>> begin DATA EXTRACT

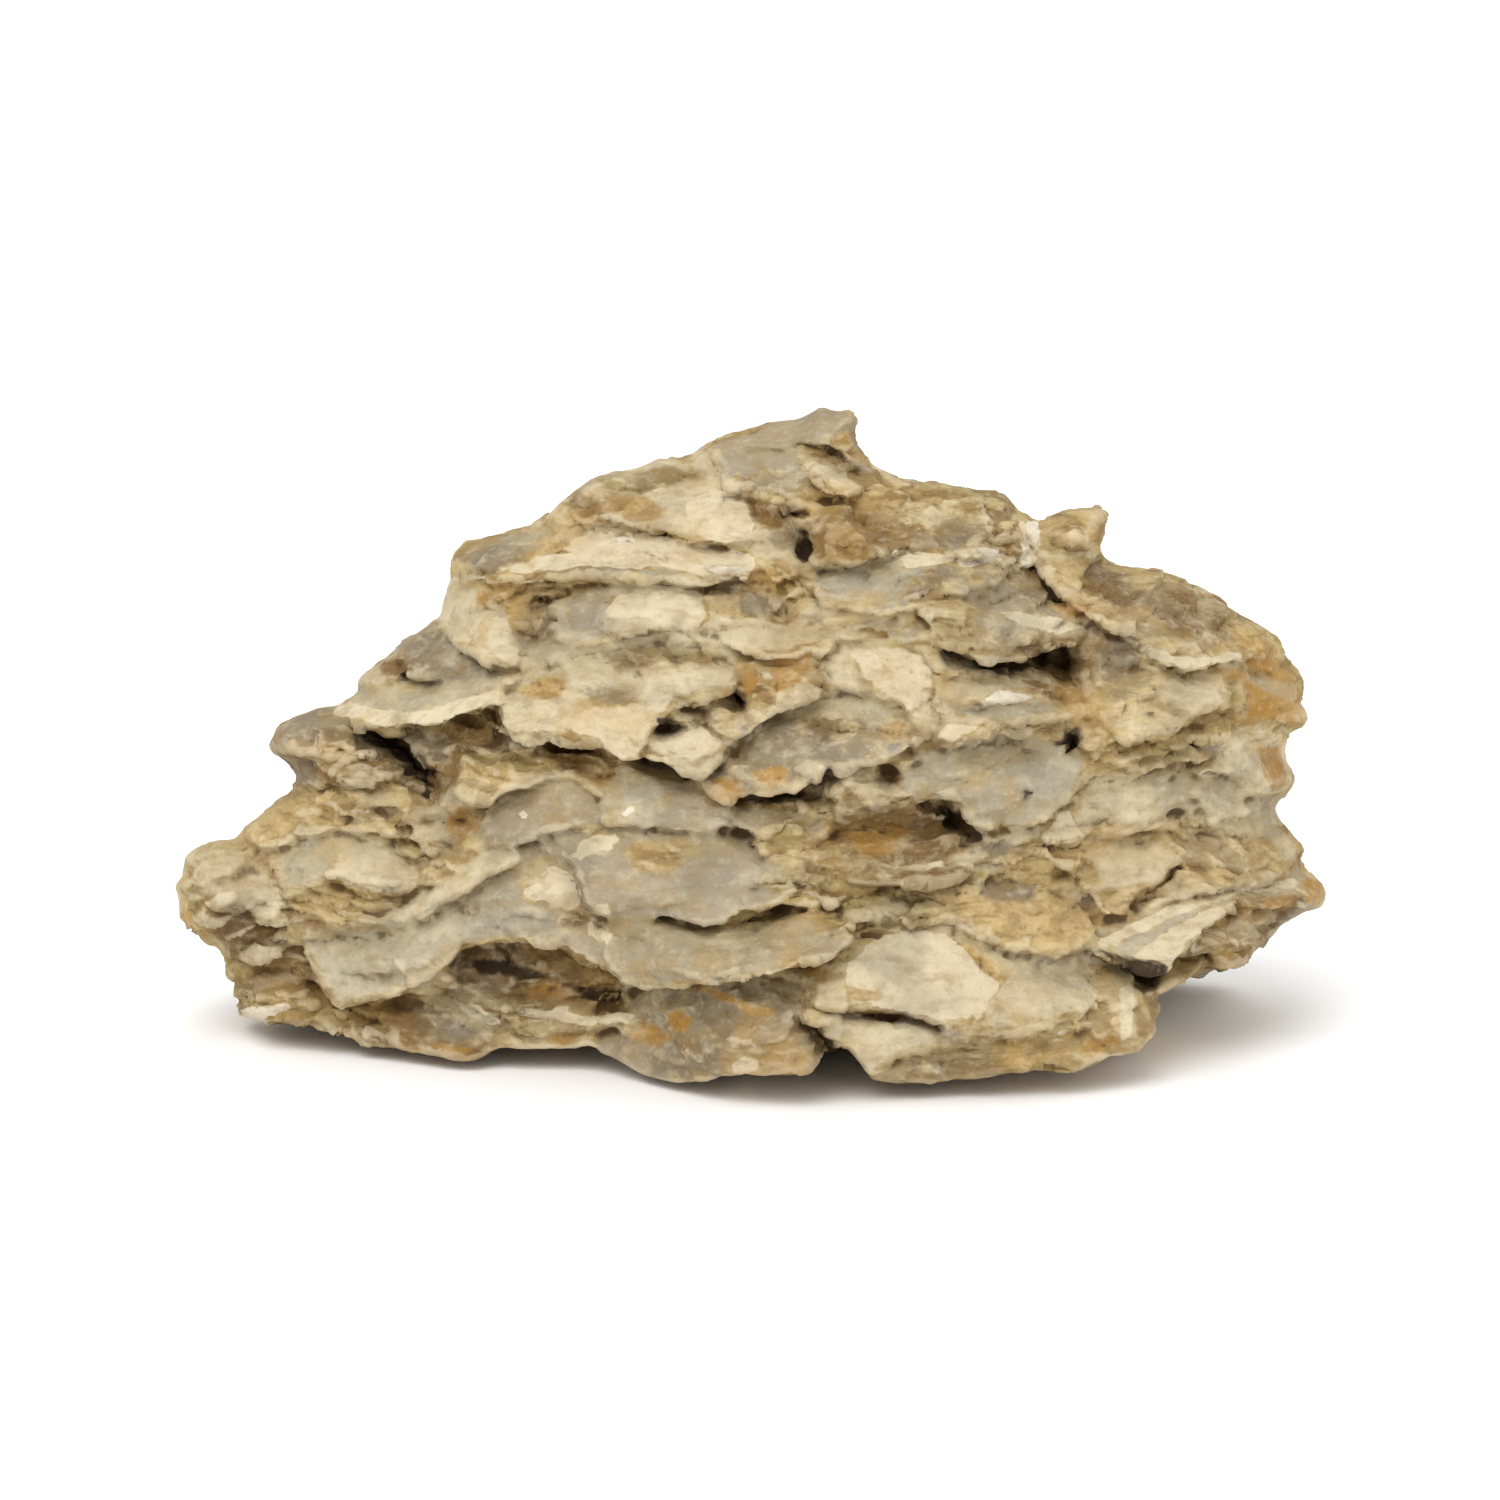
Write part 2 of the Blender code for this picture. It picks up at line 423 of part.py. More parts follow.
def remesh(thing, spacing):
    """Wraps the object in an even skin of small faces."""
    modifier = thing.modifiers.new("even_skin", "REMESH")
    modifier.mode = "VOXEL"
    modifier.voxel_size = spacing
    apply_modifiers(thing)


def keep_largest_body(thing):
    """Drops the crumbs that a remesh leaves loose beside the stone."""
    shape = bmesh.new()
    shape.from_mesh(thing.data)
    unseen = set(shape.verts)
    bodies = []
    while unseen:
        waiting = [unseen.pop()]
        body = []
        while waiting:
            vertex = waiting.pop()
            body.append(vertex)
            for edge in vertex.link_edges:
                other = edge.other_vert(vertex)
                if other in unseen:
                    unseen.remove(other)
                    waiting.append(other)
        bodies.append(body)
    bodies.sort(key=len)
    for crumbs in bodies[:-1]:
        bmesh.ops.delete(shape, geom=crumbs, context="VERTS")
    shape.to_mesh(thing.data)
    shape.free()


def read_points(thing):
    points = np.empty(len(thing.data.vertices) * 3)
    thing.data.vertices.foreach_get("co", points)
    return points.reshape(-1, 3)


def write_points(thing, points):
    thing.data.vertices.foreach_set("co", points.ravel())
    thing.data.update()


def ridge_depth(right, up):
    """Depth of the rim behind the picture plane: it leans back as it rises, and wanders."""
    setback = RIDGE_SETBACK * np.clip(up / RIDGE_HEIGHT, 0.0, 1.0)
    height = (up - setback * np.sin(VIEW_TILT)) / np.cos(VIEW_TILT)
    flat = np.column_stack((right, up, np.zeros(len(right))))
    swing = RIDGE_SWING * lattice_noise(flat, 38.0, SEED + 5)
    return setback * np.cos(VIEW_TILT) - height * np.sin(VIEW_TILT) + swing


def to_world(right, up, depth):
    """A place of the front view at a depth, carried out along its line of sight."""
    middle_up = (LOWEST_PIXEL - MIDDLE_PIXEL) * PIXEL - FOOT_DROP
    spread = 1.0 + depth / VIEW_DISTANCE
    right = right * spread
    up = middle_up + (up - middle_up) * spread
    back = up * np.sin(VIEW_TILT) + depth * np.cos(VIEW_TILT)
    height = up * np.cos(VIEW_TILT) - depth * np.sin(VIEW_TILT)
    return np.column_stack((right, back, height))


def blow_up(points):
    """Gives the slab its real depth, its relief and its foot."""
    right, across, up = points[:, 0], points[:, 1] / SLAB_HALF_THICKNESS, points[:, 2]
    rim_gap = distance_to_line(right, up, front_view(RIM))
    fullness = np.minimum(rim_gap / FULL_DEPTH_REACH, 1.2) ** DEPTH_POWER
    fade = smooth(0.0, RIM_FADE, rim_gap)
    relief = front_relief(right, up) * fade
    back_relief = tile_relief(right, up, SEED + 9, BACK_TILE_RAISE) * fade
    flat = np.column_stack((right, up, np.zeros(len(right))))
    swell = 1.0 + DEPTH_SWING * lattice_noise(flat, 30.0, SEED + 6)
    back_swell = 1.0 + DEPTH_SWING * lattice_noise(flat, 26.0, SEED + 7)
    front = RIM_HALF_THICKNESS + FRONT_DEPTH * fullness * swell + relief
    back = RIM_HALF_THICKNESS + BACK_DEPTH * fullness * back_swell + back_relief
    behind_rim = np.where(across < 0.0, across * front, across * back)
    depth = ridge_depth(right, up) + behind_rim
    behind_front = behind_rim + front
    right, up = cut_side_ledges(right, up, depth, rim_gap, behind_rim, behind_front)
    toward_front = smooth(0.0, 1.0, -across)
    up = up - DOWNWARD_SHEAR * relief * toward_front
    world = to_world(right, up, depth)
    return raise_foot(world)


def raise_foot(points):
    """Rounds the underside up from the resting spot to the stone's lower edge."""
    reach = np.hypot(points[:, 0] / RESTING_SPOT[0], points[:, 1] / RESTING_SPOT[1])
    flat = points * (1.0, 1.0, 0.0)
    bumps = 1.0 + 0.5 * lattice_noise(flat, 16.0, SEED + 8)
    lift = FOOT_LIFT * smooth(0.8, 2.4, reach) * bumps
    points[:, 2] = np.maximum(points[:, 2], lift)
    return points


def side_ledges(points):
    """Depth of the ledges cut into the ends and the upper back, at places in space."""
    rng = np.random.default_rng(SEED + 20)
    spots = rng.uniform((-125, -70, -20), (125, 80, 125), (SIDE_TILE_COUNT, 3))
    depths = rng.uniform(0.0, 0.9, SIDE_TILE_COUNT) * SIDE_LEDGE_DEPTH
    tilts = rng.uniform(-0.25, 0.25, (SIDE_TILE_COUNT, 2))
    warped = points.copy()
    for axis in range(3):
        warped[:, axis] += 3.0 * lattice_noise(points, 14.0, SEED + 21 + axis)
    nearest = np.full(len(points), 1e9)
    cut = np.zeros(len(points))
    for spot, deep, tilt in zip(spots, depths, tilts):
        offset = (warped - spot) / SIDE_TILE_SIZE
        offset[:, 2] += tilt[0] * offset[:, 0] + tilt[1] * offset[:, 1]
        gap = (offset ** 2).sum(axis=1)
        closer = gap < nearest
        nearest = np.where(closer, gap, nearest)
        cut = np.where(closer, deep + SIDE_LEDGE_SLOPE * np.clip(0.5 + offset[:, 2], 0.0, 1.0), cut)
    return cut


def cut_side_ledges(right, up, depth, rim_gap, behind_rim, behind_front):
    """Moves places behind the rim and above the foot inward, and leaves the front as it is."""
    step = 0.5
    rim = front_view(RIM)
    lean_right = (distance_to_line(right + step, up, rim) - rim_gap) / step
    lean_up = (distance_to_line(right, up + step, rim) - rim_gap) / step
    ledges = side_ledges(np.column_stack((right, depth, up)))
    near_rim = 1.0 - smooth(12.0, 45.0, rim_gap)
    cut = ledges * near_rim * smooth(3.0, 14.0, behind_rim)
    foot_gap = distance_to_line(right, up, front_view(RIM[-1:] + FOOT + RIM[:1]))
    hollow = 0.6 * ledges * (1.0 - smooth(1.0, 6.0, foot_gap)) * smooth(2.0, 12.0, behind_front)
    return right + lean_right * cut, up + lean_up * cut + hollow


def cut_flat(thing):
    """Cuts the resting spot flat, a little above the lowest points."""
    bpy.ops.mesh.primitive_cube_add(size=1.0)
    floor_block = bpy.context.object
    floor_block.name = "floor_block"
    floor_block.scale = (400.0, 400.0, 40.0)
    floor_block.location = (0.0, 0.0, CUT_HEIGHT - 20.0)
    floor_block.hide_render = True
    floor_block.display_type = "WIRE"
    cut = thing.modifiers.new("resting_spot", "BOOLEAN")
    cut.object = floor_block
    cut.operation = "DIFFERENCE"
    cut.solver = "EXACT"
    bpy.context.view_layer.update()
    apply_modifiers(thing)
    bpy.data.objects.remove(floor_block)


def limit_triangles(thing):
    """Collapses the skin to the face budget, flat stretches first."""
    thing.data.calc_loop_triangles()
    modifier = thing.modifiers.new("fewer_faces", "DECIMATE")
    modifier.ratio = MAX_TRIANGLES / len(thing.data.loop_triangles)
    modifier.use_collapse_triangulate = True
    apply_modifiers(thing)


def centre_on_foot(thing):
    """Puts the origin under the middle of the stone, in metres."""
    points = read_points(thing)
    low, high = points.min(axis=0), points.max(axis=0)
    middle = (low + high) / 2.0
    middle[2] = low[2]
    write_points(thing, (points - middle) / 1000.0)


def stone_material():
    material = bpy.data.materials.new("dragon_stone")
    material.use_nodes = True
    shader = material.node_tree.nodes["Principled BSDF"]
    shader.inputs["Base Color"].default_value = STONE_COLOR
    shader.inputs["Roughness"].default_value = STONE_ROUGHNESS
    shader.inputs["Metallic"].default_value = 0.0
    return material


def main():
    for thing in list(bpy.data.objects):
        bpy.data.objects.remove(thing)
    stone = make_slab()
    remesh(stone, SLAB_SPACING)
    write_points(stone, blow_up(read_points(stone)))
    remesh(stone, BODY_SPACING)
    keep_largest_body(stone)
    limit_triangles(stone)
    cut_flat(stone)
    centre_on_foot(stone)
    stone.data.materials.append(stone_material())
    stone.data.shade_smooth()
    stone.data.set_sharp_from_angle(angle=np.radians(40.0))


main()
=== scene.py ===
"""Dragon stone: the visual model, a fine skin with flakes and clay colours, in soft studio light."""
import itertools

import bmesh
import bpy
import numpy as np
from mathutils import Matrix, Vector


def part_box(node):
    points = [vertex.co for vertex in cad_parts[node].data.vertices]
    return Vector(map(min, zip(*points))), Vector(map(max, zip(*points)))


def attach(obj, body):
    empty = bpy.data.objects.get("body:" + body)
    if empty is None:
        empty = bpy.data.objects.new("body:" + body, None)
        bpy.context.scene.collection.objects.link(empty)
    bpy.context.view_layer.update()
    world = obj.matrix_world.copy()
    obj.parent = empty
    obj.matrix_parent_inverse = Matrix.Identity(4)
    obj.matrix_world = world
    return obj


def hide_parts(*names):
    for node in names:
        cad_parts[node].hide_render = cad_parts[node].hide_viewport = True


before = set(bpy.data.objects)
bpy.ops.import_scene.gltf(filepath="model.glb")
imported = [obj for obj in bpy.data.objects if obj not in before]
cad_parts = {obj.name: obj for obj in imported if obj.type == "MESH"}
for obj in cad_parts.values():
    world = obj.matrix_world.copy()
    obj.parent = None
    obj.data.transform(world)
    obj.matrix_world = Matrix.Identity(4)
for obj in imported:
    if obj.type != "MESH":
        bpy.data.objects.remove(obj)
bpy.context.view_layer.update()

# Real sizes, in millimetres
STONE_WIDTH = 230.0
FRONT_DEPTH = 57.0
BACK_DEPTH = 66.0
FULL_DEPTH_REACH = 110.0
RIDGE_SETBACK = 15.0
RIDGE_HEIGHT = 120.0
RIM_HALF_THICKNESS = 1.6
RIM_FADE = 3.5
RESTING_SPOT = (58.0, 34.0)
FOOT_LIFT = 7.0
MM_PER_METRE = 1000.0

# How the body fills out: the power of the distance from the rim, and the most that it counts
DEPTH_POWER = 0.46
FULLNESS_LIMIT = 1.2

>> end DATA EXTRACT

Starting at the top of the data above, repeat every line exactly until the line containing "return setback *" has been given, then stop.

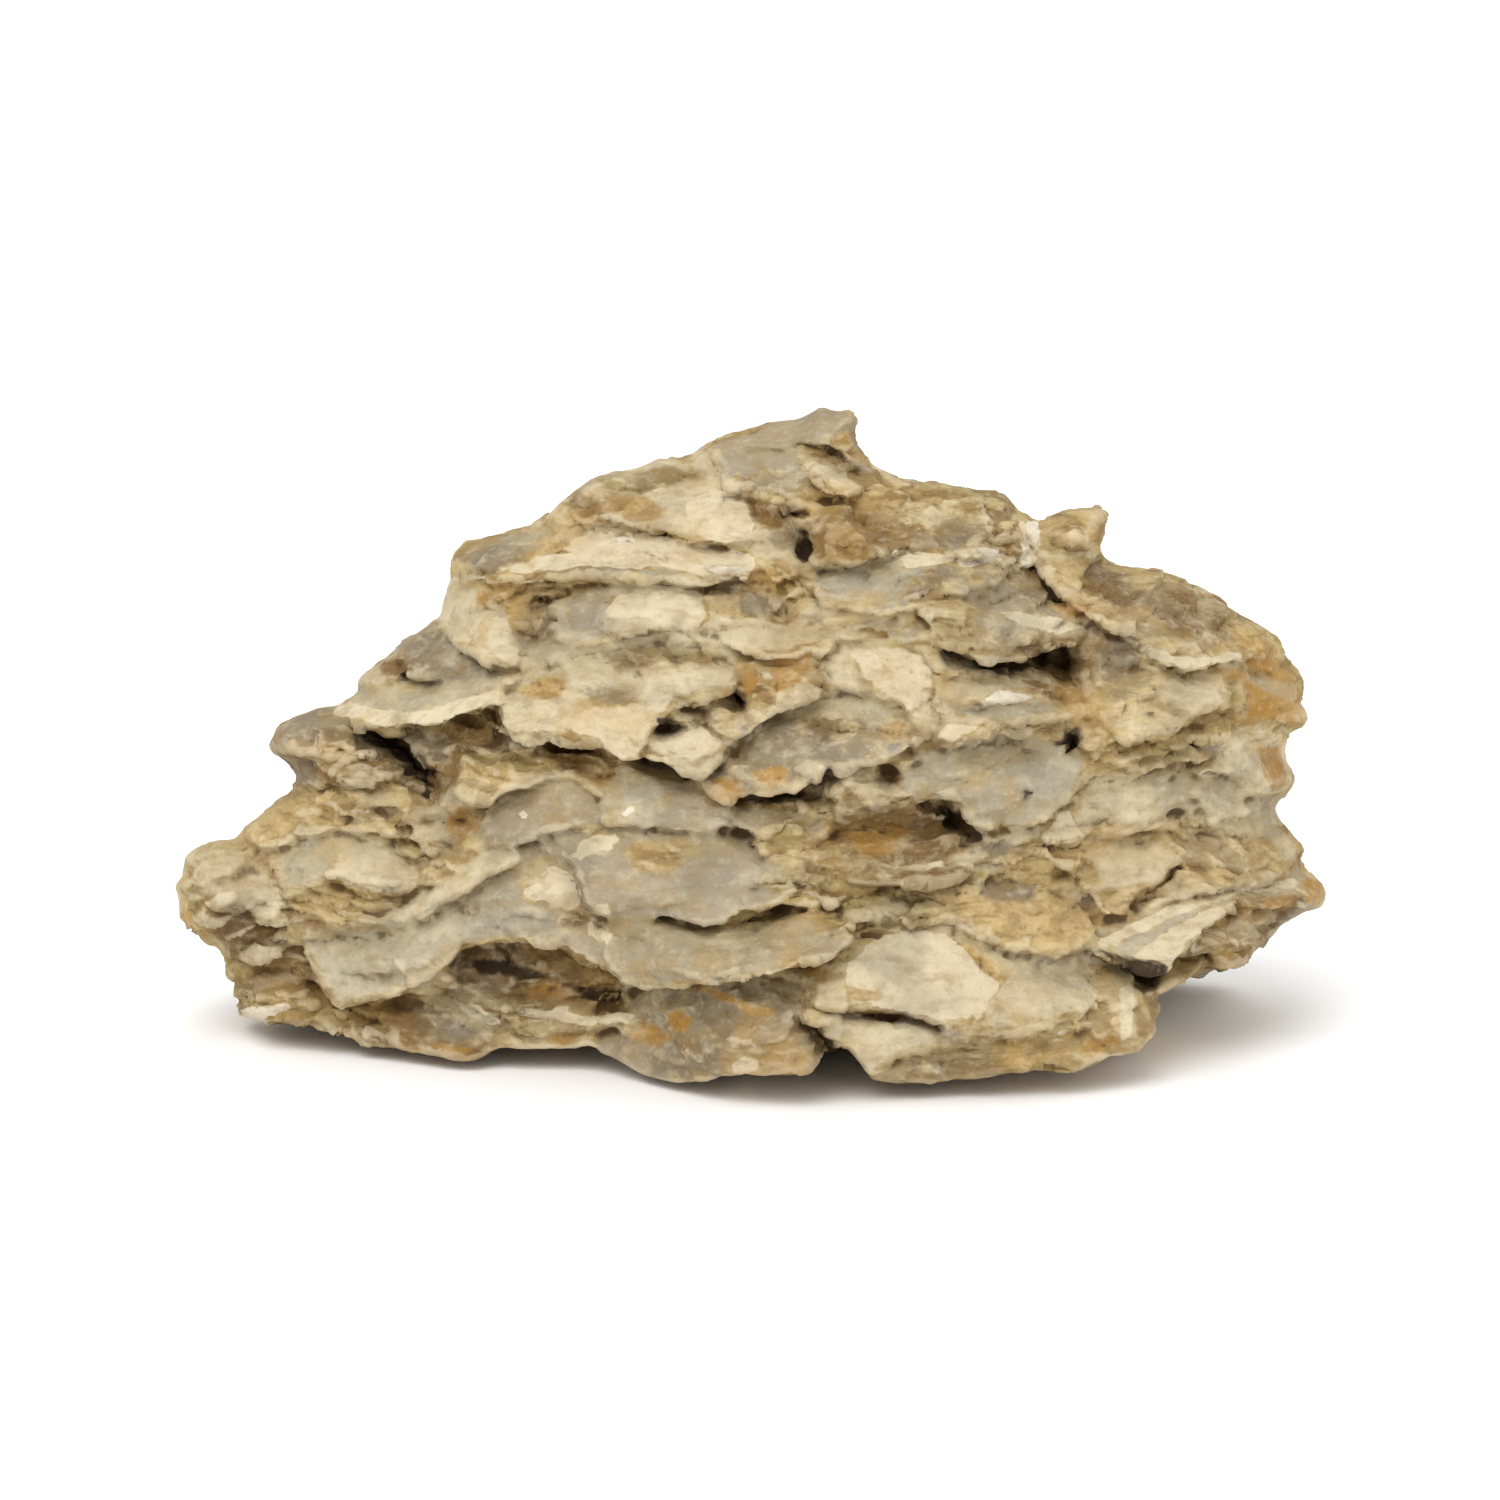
Write part 2 of the Blender code for this picture. It picks up at line 423 of part.py. More parts follow.
def remesh(thing, spacing):
    """Wraps the object in an even skin of small faces."""
    modifier = thing.modifiers.new("even_skin", "REMESH")
    modifier.mode = "VOXEL"
    modifier.voxel_size = spacing
    apply_modifiers(thing)


def keep_largest_body(thing):
    """Drops the crumbs that a remesh leaves loose beside the stone."""
    shape = bmesh.new()
    shape.from_mesh(thing.data)
    unseen = set(shape.verts)
    bodies = []
    while unseen:
        waiting = [unseen.pop()]
        body = []
        while waiting:
            vertex = waiting.pop()
            body.append(vertex)
            for edge in vertex.link_edges:
                other = edge.other_vert(vertex)
                if other in unseen:
                    unseen.remove(other)
                    waiting.append(other)
        bodies.append(body)
    bodies.sort(key=len)
    for crumbs in bodies[:-1]:
        bmesh.ops.delete(shape, geom=crumbs, context="VERTS")
    shape.to_mesh(thing.data)
    shape.free()


def read_points(thing):
    points = np.empty(len(thing.data.vertices) * 3)
    thing.data.vertices.foreach_get("co", points)
    return points.reshape(-1, 3)


def write_points(thing, points):
    thing.data.vertices.foreach_set("co", points.ravel())
    thing.data.update()


def ridge_depth(right, up):
    """Depth of the rim behind the picture plane: it leans back as it rises, and wanders."""
    setback = RIDGE_SETBACK * np.clip(up / RIDGE_HEIGHT, 0.0, 1.0)
    height = (up - setback * np.sin(VIEW_TILT)) / np.cos(VIEW_TILT)
    flat = np.column_stack((right, up, np.zeros(len(right))))
    swing = RIDGE_SWING * lattice_noise(flat, 38.0, SEED + 5)
    return setback * np.cos(VIEW_TILT) - height * np.sin(VIEW_TILT) + swing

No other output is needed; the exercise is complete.